When the bus passed by the Miramar Beach, I saw a most beautiful sunset from the bus. The driver told me to get off at a major intersection to catch a bus which would go near Chimbel. He was half right: the bus took a round-about way. Luckily I have a good sense of direction. Soon I figured out that the bus should go through the side road next to the guesthouse. I was right!
In the evening, I had a lovely dinner in the garden prepared by Jacqueline, Leo’s wife. I met a lovely couple of my age and their daughter from Mumbai. I had three bottles of beer: we talked about everything under the sun!
December 13 Wednesday: Goa – Mumbai, India & End of Tour
My India trip would end today: I would fly to Mumbai around 5pm and then wait for my 2am-flight to HK at the airport. I like the guesthouse and planned to read in the garden. Jacqueline had to go to Panaji and offered to give me a ride on her motorbike. Fantastic!
I therefore spent over two hours strolling in the city centre. This time, I strolled along a few back lanes still lined with traditional Portuguese houses. I also went to check out prices of shoes and luggage shops. To my surprise, the brand sports shoes are not much cheaper than those in Hong Kong. A new suitcase from a famous American brand cost almost US$400! Incredible!
Jacqueline prepared me a Goan ‘chicken xacuti’, a most delicious curry dish with coconut. At 2:30pm, I left for the airportis which is about 30km away. I was surprised that the Goa airport has so little to offer and has no paid lounge. The boarding arrangements are also far from satisfactory.

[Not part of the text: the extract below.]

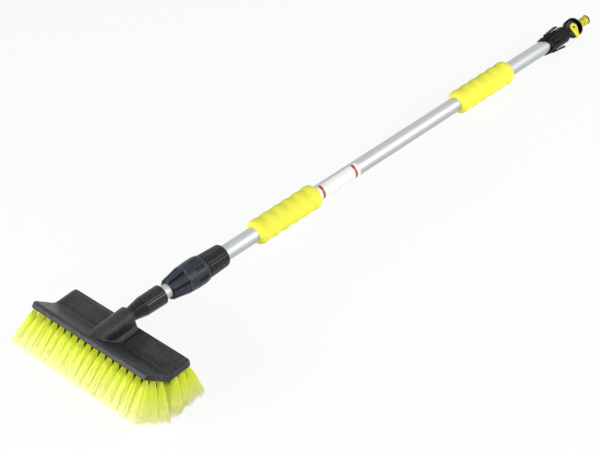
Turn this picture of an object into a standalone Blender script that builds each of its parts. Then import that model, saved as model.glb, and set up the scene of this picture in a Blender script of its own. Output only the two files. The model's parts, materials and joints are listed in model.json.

I was in transit through Mumbai. But I could not go through the immigration: the officer told me the information of my 2am-flight was not yet on the screen (i.e. their system). I had to wait in a confined area till 9pm. Incredible!
After going through the immigration check-point, I went to the Premium Lounge with my Priority Pass. But the lounge is small, crowded and noisy with few choices of snacks! I had a cup of instant noodle. I was glad when I could board the plane around 1am. I landed in Hong Kong shortly after 10am on December 14 ending my 35 days in India.